Given task — Give the data again, word for word.

Dataset content —
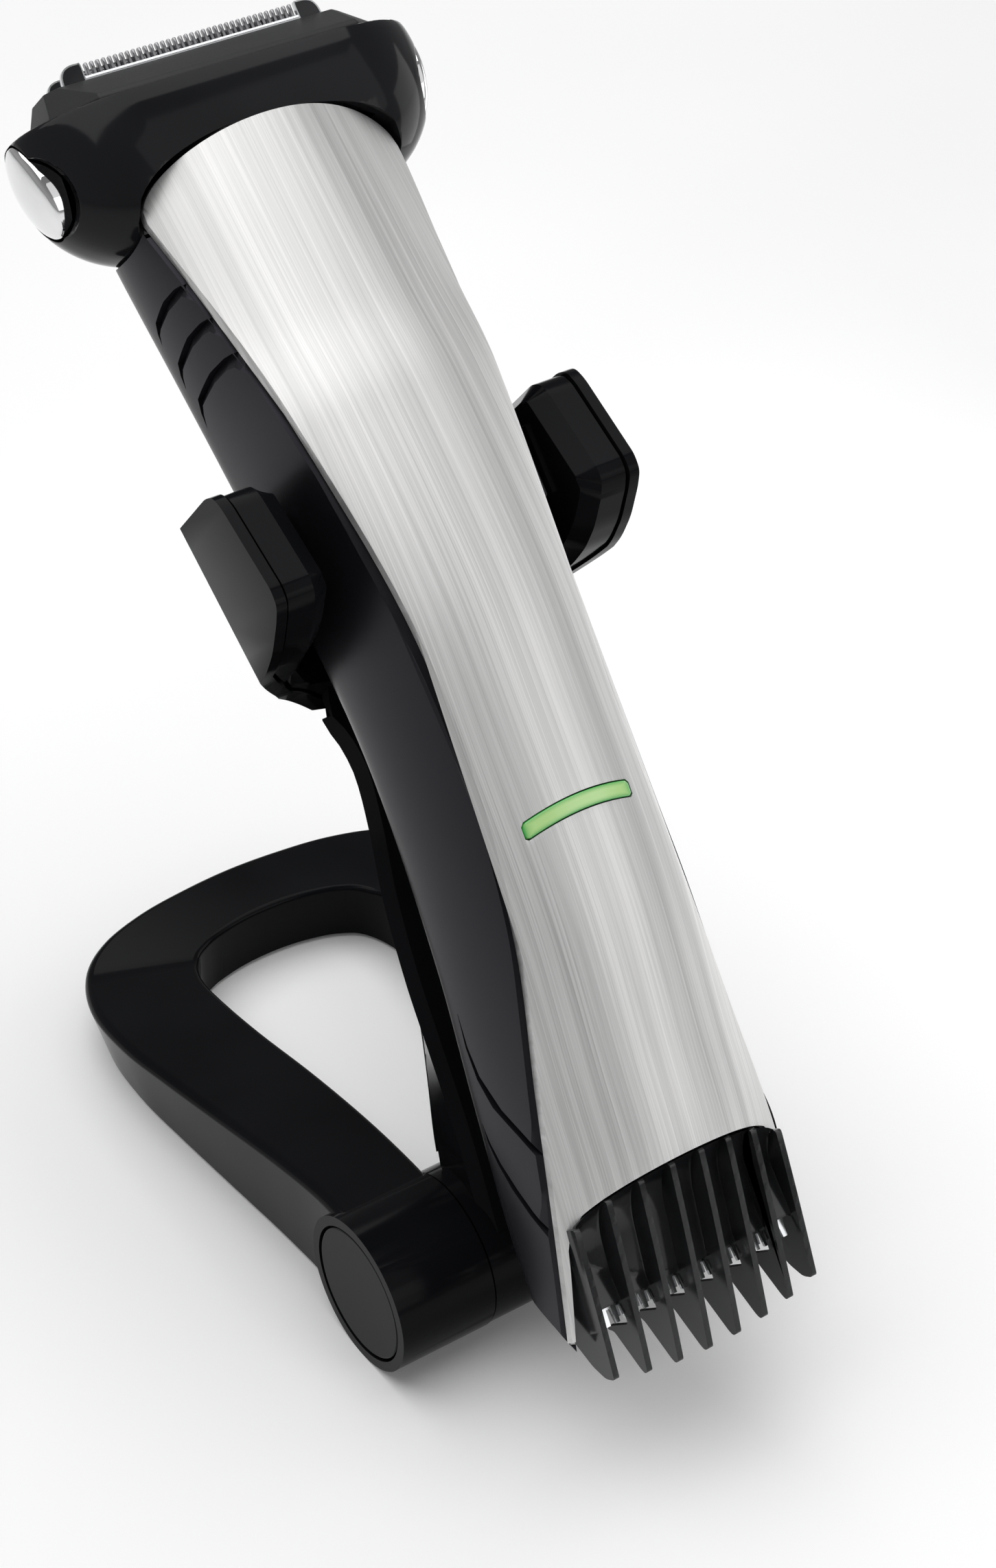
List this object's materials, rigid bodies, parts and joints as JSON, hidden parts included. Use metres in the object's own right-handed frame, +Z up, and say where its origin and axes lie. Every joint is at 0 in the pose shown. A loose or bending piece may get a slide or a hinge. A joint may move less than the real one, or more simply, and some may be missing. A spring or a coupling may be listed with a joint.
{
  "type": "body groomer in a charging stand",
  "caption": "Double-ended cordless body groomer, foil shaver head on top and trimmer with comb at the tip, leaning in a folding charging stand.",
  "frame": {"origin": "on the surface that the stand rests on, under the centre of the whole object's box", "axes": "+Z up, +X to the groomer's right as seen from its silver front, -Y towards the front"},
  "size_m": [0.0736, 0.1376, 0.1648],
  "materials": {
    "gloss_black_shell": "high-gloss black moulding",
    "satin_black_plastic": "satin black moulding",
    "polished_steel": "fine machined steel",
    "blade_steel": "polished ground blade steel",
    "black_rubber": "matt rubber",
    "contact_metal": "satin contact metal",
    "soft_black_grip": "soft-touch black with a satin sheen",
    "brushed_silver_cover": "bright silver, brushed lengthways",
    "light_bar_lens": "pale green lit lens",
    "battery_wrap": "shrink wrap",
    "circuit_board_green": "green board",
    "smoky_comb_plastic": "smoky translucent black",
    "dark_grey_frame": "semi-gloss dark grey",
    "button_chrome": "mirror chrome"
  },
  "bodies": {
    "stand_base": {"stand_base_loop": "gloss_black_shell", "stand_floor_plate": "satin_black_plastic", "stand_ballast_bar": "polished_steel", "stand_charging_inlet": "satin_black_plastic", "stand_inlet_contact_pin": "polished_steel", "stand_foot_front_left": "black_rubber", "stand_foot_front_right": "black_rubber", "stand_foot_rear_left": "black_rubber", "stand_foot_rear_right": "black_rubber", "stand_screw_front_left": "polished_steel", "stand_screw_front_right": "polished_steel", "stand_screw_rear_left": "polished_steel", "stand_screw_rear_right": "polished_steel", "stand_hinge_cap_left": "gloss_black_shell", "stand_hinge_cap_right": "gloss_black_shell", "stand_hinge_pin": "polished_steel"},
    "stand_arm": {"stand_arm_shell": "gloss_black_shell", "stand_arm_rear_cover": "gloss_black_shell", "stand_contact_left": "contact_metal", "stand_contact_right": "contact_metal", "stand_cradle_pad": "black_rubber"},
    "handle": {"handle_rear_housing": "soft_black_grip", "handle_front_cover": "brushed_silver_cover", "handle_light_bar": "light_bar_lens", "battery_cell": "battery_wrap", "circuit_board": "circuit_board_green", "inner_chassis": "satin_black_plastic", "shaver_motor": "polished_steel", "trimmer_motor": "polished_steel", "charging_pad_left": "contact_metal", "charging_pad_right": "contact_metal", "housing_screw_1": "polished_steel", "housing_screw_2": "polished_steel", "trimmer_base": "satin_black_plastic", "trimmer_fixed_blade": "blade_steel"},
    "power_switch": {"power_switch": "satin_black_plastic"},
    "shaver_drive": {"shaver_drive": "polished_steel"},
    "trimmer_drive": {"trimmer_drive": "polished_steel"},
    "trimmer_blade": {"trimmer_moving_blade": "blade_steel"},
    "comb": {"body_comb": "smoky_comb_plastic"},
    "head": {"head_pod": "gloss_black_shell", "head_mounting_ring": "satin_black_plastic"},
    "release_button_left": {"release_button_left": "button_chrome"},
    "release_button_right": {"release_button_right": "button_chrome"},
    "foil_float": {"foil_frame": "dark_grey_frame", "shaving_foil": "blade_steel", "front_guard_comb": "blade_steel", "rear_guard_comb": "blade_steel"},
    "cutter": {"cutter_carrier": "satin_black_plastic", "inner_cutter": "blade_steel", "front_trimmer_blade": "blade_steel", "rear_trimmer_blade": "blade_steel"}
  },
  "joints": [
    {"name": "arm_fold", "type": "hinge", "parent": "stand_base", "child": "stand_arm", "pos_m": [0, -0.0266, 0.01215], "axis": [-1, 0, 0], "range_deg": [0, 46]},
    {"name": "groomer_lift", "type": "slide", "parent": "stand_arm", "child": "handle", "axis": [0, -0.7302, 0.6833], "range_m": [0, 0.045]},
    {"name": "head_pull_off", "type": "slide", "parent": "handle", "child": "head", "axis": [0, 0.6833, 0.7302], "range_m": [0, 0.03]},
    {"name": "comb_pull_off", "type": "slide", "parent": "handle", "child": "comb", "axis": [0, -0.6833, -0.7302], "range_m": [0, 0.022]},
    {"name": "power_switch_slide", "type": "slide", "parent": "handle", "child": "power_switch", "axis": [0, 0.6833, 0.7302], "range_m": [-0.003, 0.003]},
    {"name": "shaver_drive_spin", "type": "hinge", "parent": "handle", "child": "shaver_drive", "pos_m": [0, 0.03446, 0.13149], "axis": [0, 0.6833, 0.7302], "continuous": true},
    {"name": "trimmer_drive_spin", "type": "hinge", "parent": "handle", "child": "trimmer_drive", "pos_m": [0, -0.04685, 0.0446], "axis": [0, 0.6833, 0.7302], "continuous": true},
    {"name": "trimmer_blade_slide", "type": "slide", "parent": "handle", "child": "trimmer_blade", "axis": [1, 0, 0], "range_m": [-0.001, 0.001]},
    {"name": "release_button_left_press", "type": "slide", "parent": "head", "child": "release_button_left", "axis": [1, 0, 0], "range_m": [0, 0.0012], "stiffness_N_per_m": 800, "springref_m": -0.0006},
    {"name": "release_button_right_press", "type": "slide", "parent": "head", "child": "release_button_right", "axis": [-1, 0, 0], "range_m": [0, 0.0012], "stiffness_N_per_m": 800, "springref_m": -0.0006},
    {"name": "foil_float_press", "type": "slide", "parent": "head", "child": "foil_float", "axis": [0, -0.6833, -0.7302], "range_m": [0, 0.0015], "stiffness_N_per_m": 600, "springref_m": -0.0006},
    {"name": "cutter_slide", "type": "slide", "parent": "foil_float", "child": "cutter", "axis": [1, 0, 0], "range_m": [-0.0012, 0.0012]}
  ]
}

Answer to this problem —
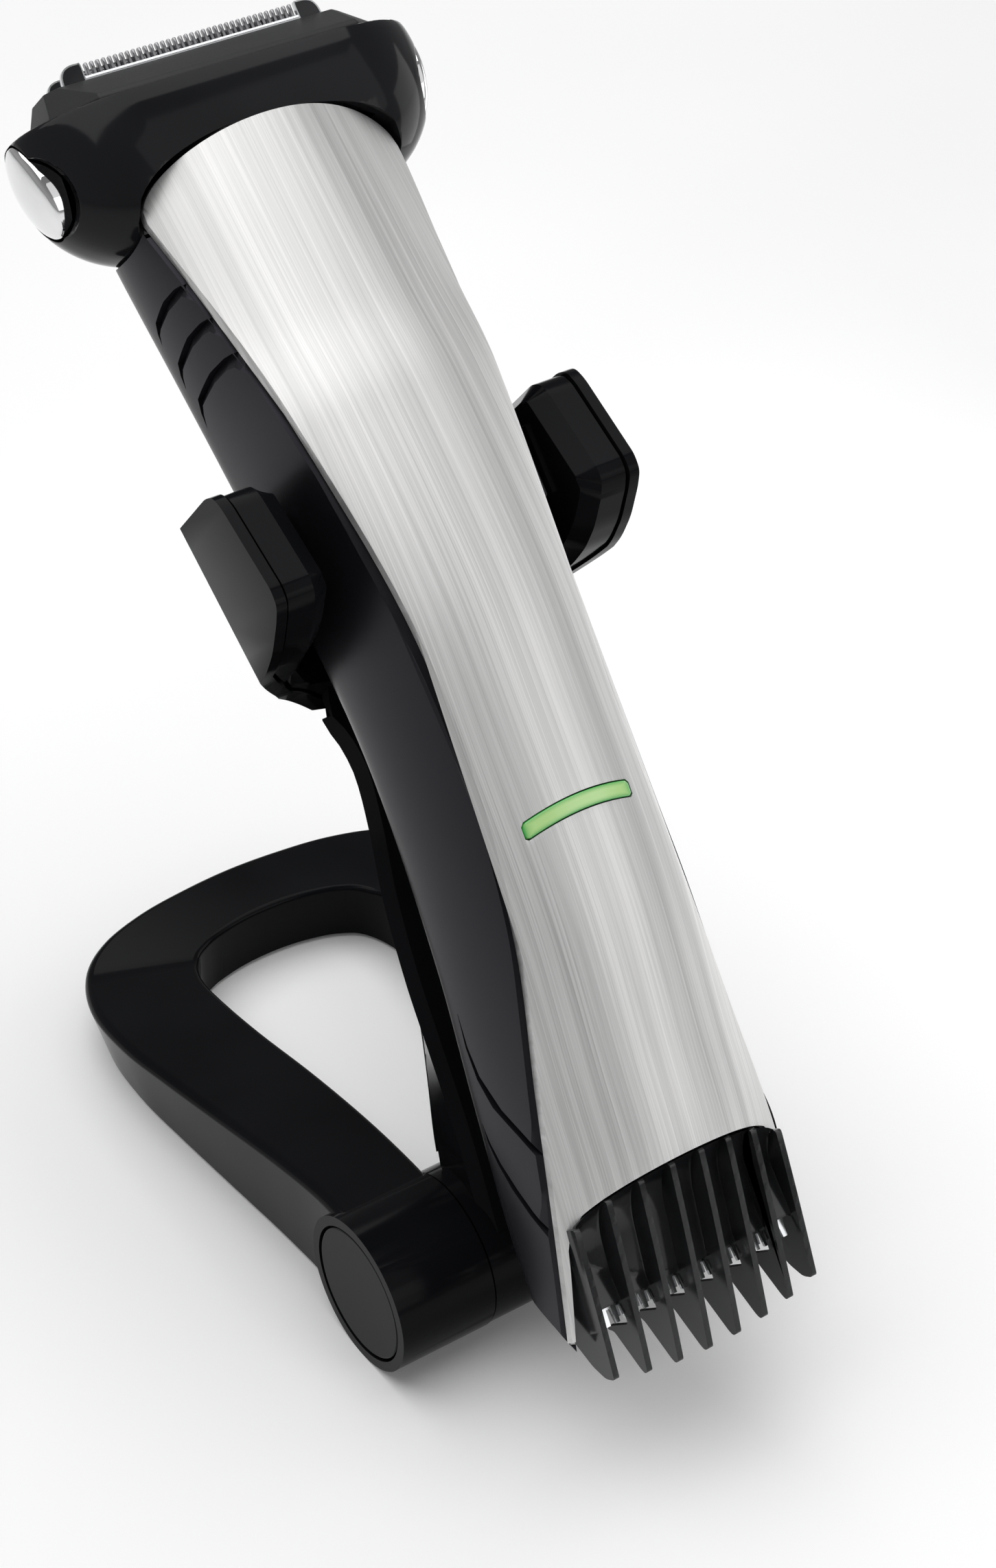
List this object's materials, rigid bodies, parts and joints as JSON, hidden parts included. Use metres in the object's own right-handed frame, +Z up, and say where its origin and axes lie. Every joint is at 0 in the pose shown. A loose or bending piece may get a slide or a hinge. A joint may move less than the real one, or more simply, and some may be missing. A spring or a coupling may be listed with a joint.
{
  "type": "body groomer in a charging stand",
  "caption": "Double-ended cordless body groomer, foil shaver head on top and trimmer with comb at the tip, leaning in a folding charging stand.",
  "frame": {"origin": "on the surface that the stand rests on, under the centre of the whole object's box", "axes": "+Z up, +X to the groomer's right as seen from its silver front, -Y towards the front"},
  "size_m": [0.0736, 0.1376, 0.1648],
  "materials": {
    "gloss_black_shell": "high-gloss black moulding",
    "satin_black_plastic": "satin black moulding",
    "polished_steel": "fine machined steel",
    "blade_steel": "polished ground blade steel",
    "black_rubber": "matt rubber",
    "contact_metal": "satin contact metal",
    "soft_black_grip": "soft-touch black with a satin sheen",
    "brushed_silver_cover": "bright silver, brushed lengthways",
    "light_bar_lens": "pale green lit lens",
    "battery_wrap": "shrink wrap",
    "circuit_board_green": "green board",
    "smoky_comb_plastic": "smoky translucent black",
    "dark_grey_frame": "semi-gloss dark grey",
    "button_chrome": "mirror chrome"
  },
  "bodies": {
    "stand_base": {"stand_base_loop": "gloss_black_shell", "stand_floor_plate": "satin_black_plastic", "stand_ballast_bar": "polished_steel", "stand_charging_inlet": "satin_black_plastic", "stand_inlet_contact_pin": "polished_steel", "stand_foot_front_left": "black_rubber", "stand_foot_front_right": "black_rubber", "stand_foot_rear_left": "black_rubber", "stand_foot_rear_right": "black_rubber", "stand_screw_front_left": "polished_steel", "stand_screw_front_right": "polished_steel", "stand_screw_rear_left": "polished_steel", "stand_screw_rear_right": "polished_steel", "stand_hinge_cap_left": "gloss_black_shell", "stand_hinge_cap_right": "gloss_black_shell", "stand_hinge_pin": "polished_steel"},
    "stand_arm": {"stand_arm_shell": "gloss_black_shell", "stand_arm_rear_cover": "gloss_black_shell", "stand_contact_left": "contact_metal", "stand_contact_right": "contact_metal", "stand_cradle_pad": "black_rubber"},
    "handle": {"handle_rear_housing": "soft_black_grip", "handle_front_cover": "brushed_silver_cover", "handle_light_bar": "light_bar_lens", "battery_cell": "battery_wrap", "circuit_board": "circuit_board_green", "inner_chassis": "satin_black_plastic", "shaver_motor": "polished_steel", "trimmer_motor": "polished_steel", "charging_pad_left": "contact_metal", "charging_pad_right": "contact_metal", "housing_screw_1": "polished_steel", "housing_screw_2": "polished_steel", "trimmer_base": "satin_black_plastic", "trimmer_fixed_blade": "blade_steel"},
    "power_switch": {"power_switch": "satin_black_plastic"},
    "shaver_drive": {"shaver_drive": "polished_steel"},
    "trimmer_drive": {"trimmer_drive": "polished_steel"},
    "trimmer_blade": {"trimmer_moving_blade": "blade_steel"},
    "comb": {"body_comb": "smoky_comb_plastic"},
    "head": {"head_pod": "gloss_black_shell", "head_mounting_ring": "satin_black_plastic"},
    "release_button_left": {"release_button_left": "button_chrome"},
    "release_button_right": {"release_button_right": "button_chrome"},
    "foil_float": {"foil_frame": "dark_grey_frame", "shaving_foil": "blade_steel", "front_guard_comb": "blade_steel", "rear_guard_comb": "blade_steel"},
    "cutter": {"cutter_carrier": "satin_black_plastic", "inner_cutter": "blade_steel", "front_trimmer_blade": "blade_steel", "rear_trimmer_blade": "blade_steel"}
  },
  "joints": [
    {"name": "arm_fold", "type": "hinge", "parent": "stand_base", "child": "stand_arm", "pos_m": [0, -0.0266, 0.01215], "axis": [-1, 0, 0], "range_deg": [0, 46]},
    {"name": "groomer_lift", "type": "slide", "parent": "stand_arm", "child": "handle", "axis": [0, -0.7302, 0.6833], "range_m": [0, 0.045]},
    {"name": "head_pull_off", "type": "slide", "parent": "handle", "child": "head", "axis": [0, 0.6833, 0.7302], "range_m": [0, 0.03]},
    {"name": "comb_pull_off", "type": "slide", "parent": "handle", "child": "comb", "axis": [0, -0.6833, -0.7302], "range_m": [0, 0.022]},
    {"name": "power_switch_slide", "type": "slide", "parent": "handle", "child": "power_switch", "axis": [0, 0.6833, 0.7302], "range_m": [-0.003, 0.003]},
    {"name": "shaver_drive_spin", "type": "hinge", "parent": "handle", "child": "shaver_drive", "pos_m": [0, 0.03446, 0.13149], "axis": [0, 0.6833, 0.7302], "continuous": true},
    {"name": "trimmer_drive_spin", "type": "hinge", "parent": "handle", "child": "trimmer_drive", "pos_m": [0, -0.04685, 0.0446], "axis": [0, 0.6833, 0.7302], "continuous": true},
    {"name": "trimmer_blade_slide", "type": "slide", "parent": "handle", "child": "trimmer_blade", "axis": [1, 0, 0], "range_m": [-0.001, 0.001]},
    {"name": "release_button_left_press", "type": "slide", "parent": "head", "child": "release_button_left", "axis": [1, 0, 0], "range_m": [0, 0.0012], "stiffness_N_per_m": 800, "springref_m": -0.0006},
    {"name": "release_button_right_press", "type": "slide", "parent": "head", "child": "release_button_right", "axis": [-1, 0, 0], "range_m": [0, 0.0012], "stiffness_N_per_m": 800, "springref_m": -0.0006},
    {"name": "foil_float_press", "type": "slide", "parent": "head", "child": "foil_float", "axis": [0, -0.6833, -0.7302], "range_m": [0, 0.0015], "stiffness_N_per_m": 600, "springref_m": -0.0006},
    {"name": "cutter_slide", "type": "slide", "parent": "foil_float", "child": "cutter", "axis": [1, 0, 0], "range_m": [-0.0012, 0.0012]}
  ]
}